What the task asks:
Repeat only the lines running from the beginning of the material through the line that contains "V = FreeCAD.Vector".

Dataset excerpt:
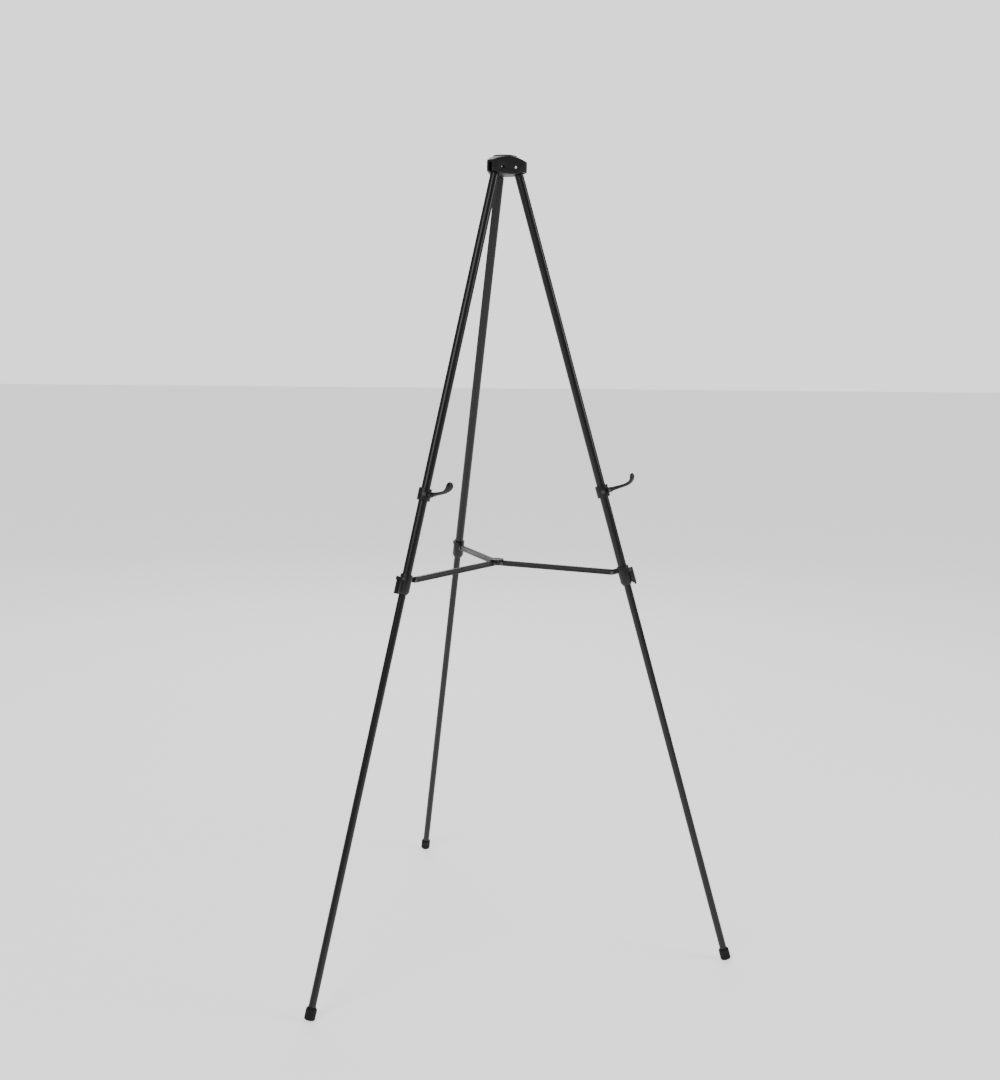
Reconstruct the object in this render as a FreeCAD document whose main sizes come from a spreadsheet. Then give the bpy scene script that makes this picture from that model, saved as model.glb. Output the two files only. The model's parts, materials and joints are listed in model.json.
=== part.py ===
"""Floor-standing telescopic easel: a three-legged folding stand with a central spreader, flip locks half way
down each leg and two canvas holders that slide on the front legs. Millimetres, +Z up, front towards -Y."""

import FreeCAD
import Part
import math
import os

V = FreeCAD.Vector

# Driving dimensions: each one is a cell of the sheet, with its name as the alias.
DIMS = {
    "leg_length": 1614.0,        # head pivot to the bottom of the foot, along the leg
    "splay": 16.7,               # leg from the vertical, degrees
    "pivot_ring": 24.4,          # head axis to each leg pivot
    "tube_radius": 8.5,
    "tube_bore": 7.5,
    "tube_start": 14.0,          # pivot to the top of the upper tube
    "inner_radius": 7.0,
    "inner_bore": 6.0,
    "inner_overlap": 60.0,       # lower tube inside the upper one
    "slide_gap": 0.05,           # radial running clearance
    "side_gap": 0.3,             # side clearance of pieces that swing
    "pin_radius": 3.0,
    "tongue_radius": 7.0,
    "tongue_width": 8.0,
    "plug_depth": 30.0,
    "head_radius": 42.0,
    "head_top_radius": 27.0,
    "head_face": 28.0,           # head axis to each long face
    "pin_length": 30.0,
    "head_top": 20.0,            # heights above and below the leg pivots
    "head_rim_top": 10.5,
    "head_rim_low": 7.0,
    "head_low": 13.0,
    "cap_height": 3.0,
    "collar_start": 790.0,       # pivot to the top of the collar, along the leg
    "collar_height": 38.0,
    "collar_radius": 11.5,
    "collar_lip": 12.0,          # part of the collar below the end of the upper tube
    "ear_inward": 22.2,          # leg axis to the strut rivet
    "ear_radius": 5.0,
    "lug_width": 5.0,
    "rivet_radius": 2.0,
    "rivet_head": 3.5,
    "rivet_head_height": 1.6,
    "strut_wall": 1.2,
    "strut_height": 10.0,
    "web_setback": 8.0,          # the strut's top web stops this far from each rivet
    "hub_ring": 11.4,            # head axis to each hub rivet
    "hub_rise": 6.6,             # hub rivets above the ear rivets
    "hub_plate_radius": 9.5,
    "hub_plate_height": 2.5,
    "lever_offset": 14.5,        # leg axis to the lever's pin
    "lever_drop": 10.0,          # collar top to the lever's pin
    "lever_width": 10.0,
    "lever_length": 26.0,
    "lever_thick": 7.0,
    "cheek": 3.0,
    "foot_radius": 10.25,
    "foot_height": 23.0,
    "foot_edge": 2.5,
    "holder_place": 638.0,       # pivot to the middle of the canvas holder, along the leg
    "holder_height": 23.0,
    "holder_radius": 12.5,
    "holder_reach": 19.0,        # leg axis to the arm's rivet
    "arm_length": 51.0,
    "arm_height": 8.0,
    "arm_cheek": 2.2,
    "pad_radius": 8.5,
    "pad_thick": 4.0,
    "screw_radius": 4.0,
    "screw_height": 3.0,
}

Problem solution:
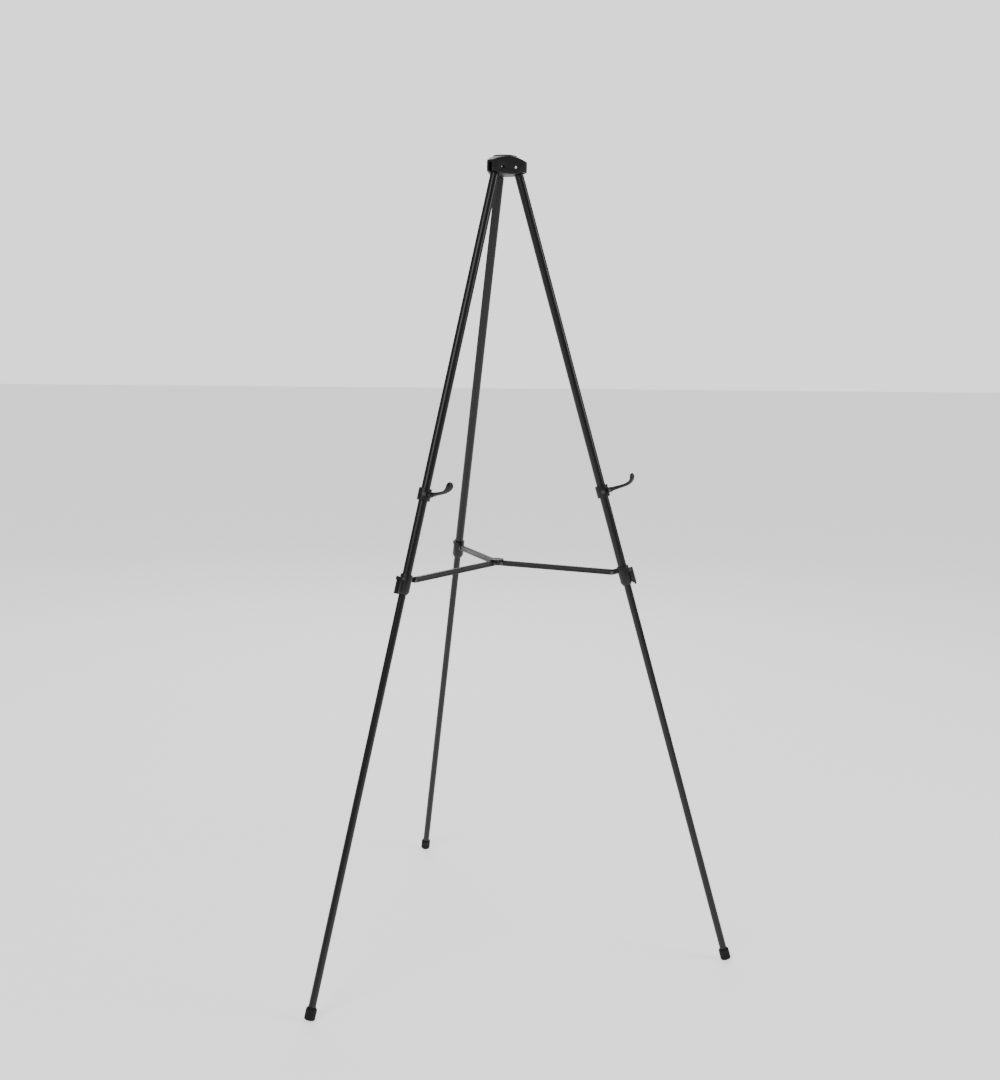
Reconstruct the object in this render as a FreeCAD document whose main sizes come from a spreadsheet. Then give the bpy scene script that makes this picture from that model, saved as model.glb. Output the two files only. The model's parts, materials and joints are listed in model.json.
=== part.py ===
"""Floor-standing telescopic easel: a three-legged folding stand with a central spreader, flip locks half way
down each leg and two canvas holders that slide on the front legs. Millimetres, +Z up, front towards -Y."""

import FreeCAD
import Part
import math
import os

V = FreeCAD.Vector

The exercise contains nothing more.